**Directions for this task**: Pull out each line of the data that includes the word "code".

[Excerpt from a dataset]
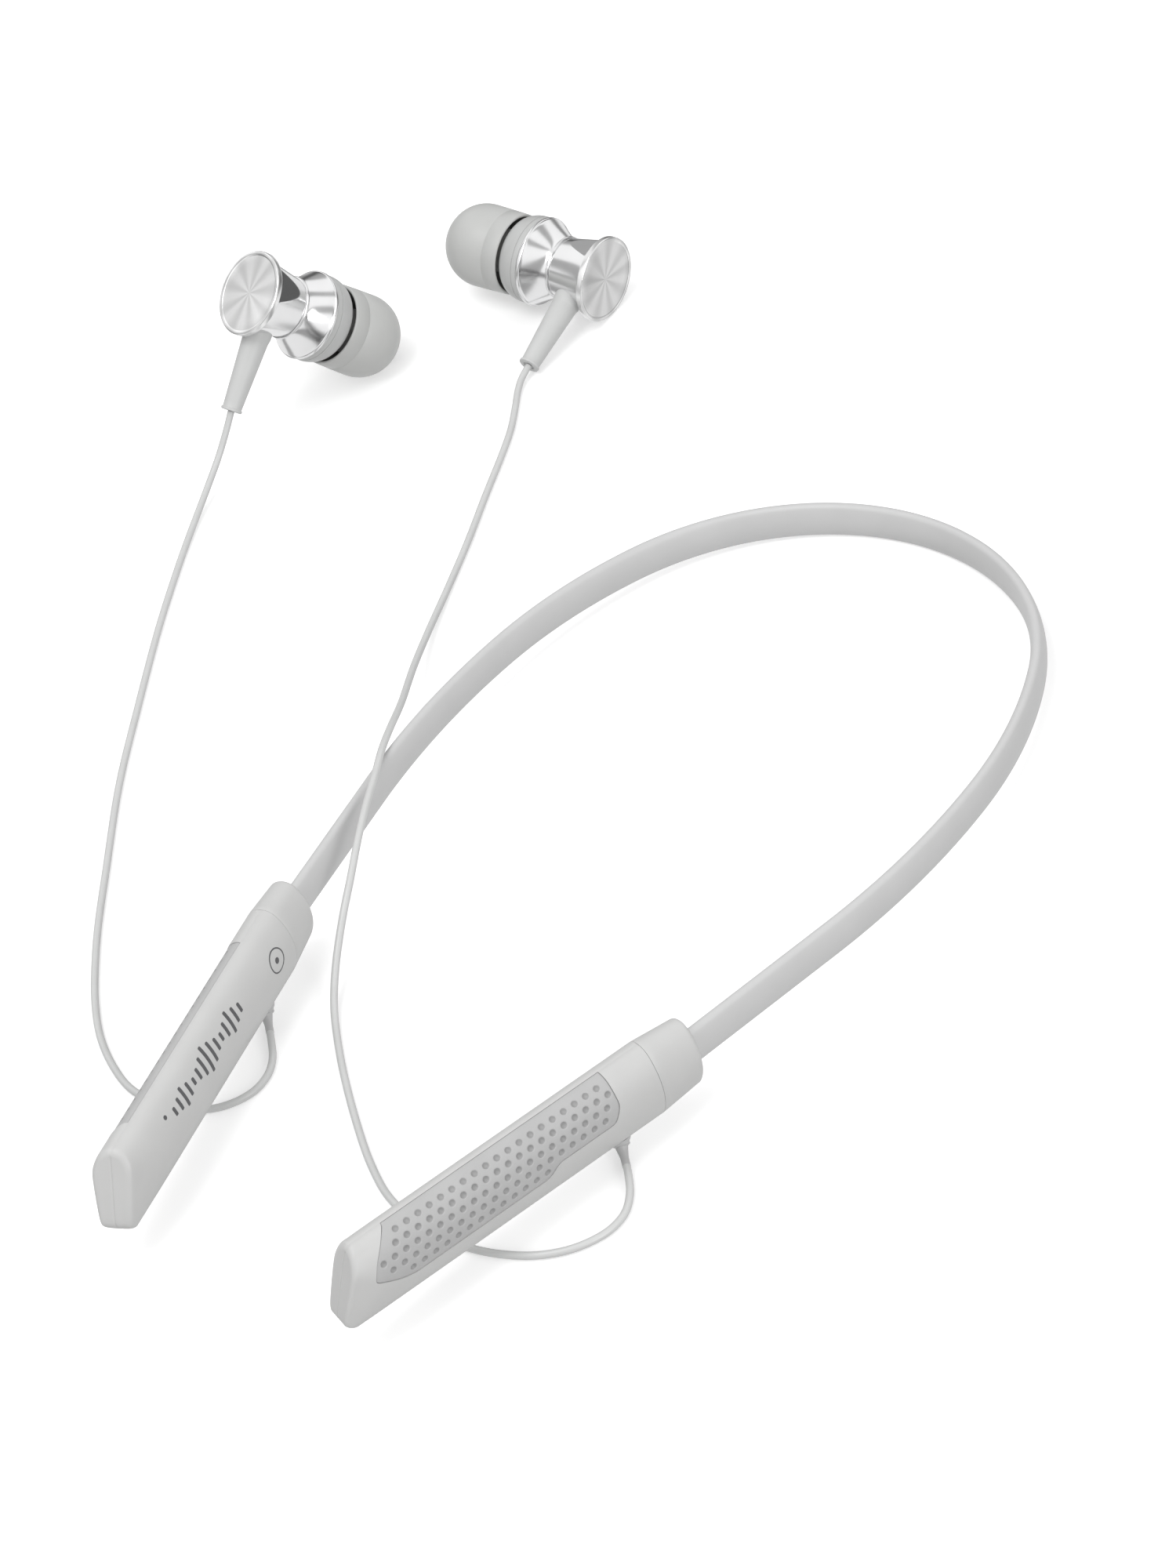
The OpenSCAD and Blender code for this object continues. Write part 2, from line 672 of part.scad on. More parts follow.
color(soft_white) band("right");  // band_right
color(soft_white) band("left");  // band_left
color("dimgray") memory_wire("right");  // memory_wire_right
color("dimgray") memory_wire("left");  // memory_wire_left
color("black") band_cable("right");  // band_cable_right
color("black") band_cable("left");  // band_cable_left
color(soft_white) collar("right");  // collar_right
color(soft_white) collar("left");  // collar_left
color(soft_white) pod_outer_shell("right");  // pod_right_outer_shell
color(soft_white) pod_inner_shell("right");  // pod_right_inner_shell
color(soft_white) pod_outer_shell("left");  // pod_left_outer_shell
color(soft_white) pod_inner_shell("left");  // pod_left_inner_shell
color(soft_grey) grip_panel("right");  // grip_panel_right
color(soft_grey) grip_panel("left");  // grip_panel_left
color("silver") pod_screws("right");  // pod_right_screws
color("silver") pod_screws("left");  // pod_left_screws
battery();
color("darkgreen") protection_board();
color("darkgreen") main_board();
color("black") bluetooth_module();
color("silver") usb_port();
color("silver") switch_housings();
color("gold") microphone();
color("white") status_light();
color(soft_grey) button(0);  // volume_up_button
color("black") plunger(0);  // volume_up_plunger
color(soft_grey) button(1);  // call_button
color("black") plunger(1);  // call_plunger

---

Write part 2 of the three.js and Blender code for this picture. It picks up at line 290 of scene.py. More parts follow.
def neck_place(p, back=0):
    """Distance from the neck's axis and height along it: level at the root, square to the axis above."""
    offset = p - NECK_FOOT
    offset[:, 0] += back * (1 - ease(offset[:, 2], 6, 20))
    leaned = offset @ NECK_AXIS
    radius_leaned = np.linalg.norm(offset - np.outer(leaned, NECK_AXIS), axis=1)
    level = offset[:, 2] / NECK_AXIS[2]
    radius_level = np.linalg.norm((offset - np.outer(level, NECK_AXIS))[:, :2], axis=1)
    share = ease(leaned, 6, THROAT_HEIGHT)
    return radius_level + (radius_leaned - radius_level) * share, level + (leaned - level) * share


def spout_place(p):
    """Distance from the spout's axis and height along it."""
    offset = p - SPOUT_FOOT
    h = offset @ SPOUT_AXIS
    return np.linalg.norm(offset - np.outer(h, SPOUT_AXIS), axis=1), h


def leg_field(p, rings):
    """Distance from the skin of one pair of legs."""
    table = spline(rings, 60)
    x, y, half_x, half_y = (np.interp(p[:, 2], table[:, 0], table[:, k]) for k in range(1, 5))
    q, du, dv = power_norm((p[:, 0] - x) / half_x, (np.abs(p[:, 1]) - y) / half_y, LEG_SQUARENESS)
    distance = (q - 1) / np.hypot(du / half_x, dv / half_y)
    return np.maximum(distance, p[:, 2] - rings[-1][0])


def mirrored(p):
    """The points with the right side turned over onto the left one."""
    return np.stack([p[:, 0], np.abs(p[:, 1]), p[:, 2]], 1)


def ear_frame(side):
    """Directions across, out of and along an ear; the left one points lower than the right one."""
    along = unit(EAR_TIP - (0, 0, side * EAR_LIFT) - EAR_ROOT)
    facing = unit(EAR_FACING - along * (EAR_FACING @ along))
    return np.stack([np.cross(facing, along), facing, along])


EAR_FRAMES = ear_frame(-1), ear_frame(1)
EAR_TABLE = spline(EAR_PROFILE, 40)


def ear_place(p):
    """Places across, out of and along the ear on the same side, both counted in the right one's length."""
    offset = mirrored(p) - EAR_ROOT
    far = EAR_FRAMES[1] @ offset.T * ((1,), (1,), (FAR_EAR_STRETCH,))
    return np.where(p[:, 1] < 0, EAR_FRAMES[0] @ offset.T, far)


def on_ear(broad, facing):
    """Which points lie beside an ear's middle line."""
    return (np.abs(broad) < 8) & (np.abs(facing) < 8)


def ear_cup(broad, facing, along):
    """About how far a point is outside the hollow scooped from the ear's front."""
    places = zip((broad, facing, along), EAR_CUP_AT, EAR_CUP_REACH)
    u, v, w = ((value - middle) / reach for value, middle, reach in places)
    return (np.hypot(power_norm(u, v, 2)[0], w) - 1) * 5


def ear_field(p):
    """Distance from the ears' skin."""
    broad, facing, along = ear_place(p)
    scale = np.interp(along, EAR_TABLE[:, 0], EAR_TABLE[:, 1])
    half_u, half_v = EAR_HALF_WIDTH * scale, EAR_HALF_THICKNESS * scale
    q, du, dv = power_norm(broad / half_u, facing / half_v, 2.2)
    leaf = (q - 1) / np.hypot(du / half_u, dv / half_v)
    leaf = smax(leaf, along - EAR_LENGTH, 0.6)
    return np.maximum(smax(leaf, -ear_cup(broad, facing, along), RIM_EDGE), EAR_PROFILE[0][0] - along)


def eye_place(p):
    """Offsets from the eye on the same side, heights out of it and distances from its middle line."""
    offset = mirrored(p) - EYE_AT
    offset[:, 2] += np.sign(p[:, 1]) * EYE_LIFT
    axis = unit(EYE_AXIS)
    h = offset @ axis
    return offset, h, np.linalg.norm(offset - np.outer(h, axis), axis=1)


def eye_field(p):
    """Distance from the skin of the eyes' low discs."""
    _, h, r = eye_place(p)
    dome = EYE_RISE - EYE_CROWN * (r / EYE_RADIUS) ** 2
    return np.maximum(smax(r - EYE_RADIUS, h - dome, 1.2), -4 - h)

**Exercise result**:
The OpenSCAD and Blender code for this object continues. Write part 2, from line 672 of part.scad on. More parts follow.
Write part 2 of the three.js and Blender code for this picture. It picks up at line 290 of scene.py. More parts follow.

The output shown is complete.